The General, however, went further than the adoption of charges originated by others. He claimed credit for himself for the discovery and prevention of the “robbery” of the Pittsburgh ordnance. In his letter of November 8, 1862, he said: “Accidentally learning, early in March (!), that, under this posthumous order, the shipment of these guns had commenced, I communicated the fact to Secretary Holt, acting for Secretary Cameron, just in time to defeat the robbery.” This was a tissue of absurd misstatements. Copies of the official papers relating to this order are before me. The order was given by the Ordnance Office on the 22d of December, 1860. The shipment of the guns was never commenced. General Scott had nothing to do with the countermand of the order. On the 25th of December, certain citizens of Pittsburgh telegraphed to the President that great excitement had been caused there by this order, and advising that it be immediately revoked. Floyd was Secretary of War when the order was given for the removal of the guns, but at that time he was not a secessionist, or aiding the secessionists. He tendered his resignation of the office on the 29th of December, under circumstances which will be fully related hereafter. It was promptly accepted, and Mr. Holt was appointed Secretary of War ad interim. By the President’s direction, Mr. Holt countermanded the order, and the guns remained at Pittsburgh. Judge Black, at the President’s request, investigated the whole affair, and made the following brief report to the President on the 27th: “Mr. President: The enclosed are the two orders of the War Department. I suppose the forts happened to be in that state of progress which made those guns necessary just at this time, and they were directed to be sent without any motive beyond what would have caused the same act at any other time.

Ever yours,

J. S. Black”[Black”].

[68]. Mr. Buchanan’s Administration on the Eve of the Rebellion. New York: D. Appleton & Co., 1866. This book will hereafter be referred to as “Mr. Buchanan’s Defence.” The history and reasons for this publication will be found in a future chapter.

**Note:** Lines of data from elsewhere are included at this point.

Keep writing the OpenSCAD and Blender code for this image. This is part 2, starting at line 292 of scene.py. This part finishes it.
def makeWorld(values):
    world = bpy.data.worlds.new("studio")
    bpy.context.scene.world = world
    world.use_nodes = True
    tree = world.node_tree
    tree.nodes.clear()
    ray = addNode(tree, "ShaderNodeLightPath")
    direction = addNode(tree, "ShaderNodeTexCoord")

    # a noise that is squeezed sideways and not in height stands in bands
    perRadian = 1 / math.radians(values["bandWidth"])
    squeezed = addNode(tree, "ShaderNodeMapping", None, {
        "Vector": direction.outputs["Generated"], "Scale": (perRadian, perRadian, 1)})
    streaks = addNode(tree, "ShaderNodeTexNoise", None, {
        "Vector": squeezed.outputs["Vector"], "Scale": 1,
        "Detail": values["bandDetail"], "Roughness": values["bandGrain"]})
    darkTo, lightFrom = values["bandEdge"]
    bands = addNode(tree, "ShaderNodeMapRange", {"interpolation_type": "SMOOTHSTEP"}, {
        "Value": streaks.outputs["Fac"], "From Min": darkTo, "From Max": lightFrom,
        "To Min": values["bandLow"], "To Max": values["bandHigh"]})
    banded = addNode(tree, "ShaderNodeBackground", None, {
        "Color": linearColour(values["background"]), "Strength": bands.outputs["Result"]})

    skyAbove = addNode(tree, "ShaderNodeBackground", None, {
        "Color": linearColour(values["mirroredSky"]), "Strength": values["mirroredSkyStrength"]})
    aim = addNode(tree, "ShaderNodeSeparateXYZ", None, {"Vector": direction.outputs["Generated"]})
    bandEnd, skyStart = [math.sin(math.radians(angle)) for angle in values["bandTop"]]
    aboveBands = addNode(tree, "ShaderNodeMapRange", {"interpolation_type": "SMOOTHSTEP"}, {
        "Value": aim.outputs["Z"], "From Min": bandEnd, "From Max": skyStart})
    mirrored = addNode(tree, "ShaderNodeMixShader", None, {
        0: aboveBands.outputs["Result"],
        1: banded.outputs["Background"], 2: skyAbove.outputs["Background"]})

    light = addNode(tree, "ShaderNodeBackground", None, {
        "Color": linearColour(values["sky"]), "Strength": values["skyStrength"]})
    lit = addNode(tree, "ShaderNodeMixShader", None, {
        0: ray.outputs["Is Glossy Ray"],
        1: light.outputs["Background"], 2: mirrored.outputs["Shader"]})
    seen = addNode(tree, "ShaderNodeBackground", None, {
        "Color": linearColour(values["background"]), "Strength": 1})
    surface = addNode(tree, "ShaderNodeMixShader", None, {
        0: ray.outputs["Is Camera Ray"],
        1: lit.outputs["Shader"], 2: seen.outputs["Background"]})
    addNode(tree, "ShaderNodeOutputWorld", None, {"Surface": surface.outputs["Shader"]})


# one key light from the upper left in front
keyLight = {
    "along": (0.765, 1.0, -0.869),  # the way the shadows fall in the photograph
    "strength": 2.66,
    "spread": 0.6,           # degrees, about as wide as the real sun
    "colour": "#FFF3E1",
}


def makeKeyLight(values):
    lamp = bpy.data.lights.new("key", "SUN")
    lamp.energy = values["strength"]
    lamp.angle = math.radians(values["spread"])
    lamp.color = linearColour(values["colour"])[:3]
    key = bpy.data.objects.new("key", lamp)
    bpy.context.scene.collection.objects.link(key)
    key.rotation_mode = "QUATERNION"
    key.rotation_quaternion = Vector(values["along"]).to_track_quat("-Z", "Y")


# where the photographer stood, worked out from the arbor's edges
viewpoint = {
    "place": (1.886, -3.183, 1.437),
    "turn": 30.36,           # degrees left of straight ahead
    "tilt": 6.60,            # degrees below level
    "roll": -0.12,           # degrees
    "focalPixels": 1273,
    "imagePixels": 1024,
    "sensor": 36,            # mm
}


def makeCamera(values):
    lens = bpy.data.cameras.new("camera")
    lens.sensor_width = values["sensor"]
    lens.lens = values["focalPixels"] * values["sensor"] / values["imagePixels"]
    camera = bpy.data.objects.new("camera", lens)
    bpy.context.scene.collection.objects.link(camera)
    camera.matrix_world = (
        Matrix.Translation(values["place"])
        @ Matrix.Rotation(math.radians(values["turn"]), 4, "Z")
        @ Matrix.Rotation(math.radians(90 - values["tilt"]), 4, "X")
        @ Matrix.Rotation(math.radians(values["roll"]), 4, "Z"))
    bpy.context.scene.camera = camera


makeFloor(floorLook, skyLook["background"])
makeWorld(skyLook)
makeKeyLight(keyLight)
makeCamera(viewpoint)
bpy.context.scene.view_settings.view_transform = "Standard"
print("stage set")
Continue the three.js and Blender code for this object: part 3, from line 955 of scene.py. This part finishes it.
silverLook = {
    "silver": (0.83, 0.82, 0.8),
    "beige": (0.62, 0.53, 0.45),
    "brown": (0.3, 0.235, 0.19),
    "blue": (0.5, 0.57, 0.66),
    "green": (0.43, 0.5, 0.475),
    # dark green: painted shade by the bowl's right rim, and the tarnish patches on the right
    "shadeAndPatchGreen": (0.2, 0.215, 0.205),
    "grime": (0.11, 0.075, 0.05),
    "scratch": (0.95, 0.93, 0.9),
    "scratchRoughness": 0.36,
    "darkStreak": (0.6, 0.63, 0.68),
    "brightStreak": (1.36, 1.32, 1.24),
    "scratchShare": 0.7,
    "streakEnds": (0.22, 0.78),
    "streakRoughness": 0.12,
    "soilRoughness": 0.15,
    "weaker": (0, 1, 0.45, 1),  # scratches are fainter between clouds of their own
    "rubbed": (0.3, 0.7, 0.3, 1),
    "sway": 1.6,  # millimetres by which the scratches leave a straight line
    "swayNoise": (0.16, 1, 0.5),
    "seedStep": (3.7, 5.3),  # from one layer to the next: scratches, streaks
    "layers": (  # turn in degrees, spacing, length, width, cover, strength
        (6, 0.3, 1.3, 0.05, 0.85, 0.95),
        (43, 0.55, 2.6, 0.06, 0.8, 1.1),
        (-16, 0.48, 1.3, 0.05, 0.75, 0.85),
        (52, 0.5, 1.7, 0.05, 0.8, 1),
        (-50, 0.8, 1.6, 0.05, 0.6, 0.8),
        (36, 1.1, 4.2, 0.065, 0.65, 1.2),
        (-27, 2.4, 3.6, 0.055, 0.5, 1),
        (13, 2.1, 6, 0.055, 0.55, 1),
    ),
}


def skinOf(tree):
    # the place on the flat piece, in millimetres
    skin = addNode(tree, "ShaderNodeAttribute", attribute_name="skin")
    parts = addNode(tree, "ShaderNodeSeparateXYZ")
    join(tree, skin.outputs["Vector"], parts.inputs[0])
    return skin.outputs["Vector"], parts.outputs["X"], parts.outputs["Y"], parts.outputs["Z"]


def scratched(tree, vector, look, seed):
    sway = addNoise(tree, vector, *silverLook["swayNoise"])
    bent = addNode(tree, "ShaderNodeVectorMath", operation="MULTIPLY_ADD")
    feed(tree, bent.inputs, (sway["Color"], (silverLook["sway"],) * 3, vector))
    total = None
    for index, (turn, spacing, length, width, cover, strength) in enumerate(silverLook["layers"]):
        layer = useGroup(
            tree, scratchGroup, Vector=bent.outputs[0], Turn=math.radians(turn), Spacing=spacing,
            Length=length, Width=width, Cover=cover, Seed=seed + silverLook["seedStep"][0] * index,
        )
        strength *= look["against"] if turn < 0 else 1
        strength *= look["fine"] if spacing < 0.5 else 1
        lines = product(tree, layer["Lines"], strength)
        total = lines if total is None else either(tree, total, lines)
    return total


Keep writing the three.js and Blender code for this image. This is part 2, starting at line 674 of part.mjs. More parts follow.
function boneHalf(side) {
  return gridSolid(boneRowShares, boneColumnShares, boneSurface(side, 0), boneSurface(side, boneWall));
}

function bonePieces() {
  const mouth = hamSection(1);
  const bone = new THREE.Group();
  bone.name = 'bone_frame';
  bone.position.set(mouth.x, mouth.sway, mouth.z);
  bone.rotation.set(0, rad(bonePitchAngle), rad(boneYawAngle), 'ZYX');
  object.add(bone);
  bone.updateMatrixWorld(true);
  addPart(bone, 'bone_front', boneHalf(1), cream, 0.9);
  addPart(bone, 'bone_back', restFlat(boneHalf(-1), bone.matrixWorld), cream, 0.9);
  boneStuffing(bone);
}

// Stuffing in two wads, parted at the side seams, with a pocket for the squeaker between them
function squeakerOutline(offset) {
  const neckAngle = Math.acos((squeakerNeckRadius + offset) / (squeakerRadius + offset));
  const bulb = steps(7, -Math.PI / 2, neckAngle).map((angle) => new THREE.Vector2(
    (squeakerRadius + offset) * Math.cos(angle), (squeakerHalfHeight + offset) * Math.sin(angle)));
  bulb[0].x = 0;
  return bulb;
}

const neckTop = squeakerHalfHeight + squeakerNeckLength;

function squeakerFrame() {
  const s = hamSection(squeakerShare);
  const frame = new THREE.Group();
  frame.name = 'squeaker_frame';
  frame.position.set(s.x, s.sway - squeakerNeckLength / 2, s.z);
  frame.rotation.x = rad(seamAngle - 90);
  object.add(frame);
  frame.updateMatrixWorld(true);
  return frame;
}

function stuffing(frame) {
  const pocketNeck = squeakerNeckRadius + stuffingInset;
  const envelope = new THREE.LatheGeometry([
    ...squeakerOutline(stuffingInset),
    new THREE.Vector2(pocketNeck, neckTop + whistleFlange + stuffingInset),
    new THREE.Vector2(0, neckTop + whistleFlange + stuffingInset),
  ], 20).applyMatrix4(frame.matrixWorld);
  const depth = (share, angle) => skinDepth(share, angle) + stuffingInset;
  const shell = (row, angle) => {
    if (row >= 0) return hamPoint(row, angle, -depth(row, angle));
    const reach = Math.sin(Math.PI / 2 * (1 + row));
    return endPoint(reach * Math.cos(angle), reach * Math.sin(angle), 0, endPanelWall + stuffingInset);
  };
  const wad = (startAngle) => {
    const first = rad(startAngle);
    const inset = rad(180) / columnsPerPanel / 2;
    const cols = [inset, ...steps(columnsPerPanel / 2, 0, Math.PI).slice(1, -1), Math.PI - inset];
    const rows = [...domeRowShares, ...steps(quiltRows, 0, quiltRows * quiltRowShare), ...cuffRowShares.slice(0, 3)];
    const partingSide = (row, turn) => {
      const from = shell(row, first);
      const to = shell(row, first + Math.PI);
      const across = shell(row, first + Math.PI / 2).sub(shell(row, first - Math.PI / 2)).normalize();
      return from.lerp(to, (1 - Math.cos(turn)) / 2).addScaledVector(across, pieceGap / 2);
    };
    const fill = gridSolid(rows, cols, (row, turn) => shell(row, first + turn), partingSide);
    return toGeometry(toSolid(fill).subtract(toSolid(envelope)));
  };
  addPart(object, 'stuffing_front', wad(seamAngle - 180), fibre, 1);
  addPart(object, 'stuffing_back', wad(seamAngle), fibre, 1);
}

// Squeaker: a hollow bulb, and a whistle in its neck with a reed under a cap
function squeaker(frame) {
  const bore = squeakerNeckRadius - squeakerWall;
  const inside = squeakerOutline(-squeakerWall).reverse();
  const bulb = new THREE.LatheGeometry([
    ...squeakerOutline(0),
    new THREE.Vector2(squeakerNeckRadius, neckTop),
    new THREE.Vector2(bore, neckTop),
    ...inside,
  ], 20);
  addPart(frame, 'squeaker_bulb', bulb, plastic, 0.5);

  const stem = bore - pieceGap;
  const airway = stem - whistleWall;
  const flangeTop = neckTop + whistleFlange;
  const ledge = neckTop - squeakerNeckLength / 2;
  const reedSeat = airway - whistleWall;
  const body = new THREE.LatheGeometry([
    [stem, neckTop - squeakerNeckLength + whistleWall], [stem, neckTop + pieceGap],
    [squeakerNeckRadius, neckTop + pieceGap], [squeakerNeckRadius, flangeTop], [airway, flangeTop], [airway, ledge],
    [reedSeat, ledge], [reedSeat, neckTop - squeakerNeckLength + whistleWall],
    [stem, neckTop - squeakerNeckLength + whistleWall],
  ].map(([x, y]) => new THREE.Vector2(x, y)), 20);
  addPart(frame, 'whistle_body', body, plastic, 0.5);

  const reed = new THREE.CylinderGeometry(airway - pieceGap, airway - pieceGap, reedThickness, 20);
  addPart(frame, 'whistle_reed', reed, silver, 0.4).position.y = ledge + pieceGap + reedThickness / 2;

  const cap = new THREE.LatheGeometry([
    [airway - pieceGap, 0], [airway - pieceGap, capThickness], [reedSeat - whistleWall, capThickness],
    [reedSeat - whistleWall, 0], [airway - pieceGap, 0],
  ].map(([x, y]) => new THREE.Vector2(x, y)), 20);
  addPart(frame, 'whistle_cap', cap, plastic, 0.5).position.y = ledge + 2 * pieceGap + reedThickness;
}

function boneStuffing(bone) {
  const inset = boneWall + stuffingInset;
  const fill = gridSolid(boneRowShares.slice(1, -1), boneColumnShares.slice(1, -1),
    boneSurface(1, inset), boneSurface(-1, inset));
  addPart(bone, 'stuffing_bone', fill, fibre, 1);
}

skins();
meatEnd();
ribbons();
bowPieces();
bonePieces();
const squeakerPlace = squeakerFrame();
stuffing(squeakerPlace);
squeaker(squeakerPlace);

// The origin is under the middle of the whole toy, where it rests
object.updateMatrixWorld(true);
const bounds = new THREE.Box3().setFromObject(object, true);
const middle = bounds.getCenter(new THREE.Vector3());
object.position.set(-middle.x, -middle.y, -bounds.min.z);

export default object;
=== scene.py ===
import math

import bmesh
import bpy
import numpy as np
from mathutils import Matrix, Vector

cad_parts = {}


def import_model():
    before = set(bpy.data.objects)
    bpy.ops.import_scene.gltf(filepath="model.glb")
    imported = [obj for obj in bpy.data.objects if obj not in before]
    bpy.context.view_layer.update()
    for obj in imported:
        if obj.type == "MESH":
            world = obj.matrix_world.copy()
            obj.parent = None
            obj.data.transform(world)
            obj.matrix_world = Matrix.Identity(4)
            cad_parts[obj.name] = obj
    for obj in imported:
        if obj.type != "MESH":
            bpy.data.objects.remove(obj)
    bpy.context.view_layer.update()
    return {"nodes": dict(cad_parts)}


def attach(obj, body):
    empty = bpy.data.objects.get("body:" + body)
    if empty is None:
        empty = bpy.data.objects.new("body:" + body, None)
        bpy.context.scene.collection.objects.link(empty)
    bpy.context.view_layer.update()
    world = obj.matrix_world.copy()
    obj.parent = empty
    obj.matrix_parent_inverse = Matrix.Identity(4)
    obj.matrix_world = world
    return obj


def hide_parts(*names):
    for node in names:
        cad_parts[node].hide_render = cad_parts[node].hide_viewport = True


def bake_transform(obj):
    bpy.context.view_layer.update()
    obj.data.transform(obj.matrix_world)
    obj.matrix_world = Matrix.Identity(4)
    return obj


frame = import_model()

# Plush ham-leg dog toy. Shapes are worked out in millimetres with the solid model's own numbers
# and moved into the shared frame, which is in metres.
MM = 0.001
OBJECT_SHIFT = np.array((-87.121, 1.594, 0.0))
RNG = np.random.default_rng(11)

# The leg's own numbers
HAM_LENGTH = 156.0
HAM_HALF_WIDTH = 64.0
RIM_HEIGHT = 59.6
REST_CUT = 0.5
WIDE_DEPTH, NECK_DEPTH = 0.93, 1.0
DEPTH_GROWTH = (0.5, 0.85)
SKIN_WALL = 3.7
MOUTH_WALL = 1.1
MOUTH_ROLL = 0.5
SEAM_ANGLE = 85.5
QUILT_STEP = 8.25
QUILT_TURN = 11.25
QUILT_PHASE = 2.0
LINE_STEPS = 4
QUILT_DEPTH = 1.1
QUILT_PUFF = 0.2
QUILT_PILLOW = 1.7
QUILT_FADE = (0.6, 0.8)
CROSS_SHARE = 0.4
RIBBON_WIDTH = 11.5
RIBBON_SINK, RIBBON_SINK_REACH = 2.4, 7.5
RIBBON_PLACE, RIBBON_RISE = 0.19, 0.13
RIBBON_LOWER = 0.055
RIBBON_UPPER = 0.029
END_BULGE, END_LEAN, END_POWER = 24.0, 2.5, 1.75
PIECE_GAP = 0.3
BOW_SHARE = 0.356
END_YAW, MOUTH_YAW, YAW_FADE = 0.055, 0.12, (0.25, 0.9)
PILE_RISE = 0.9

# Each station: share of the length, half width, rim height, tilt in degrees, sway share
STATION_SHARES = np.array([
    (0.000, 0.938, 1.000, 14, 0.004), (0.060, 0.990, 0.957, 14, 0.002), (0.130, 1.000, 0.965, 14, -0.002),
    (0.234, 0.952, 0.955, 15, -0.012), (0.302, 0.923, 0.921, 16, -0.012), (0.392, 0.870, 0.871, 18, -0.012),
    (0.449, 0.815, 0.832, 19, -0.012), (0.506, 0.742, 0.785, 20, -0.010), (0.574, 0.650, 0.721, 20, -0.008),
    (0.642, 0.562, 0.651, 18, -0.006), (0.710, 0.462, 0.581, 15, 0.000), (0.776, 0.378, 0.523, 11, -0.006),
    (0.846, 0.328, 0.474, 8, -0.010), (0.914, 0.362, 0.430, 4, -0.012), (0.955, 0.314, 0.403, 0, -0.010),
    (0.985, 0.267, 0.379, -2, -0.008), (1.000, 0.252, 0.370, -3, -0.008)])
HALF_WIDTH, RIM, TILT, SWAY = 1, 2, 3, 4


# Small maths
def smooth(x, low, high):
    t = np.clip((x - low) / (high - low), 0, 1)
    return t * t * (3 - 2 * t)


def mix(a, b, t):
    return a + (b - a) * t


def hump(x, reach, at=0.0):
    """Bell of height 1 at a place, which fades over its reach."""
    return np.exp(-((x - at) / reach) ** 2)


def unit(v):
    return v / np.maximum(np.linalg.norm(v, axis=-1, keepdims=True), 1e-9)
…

[69]. It is worthy of special remark that General Scott, in his autobiography recently published, vol. ii, p. 609, entirely omits to copy this part of his views on which we have been commenting; so also his supplementary views of the next day, though together they constitute but one whole. He merely copies that which relates to garrisoning the Southern forts.

[70]. 3 Senate Documents, 1857-'58, p. 48.

[71]. Senate Executive Documents, 1858-'59, vol. ii., part 3, p. 761.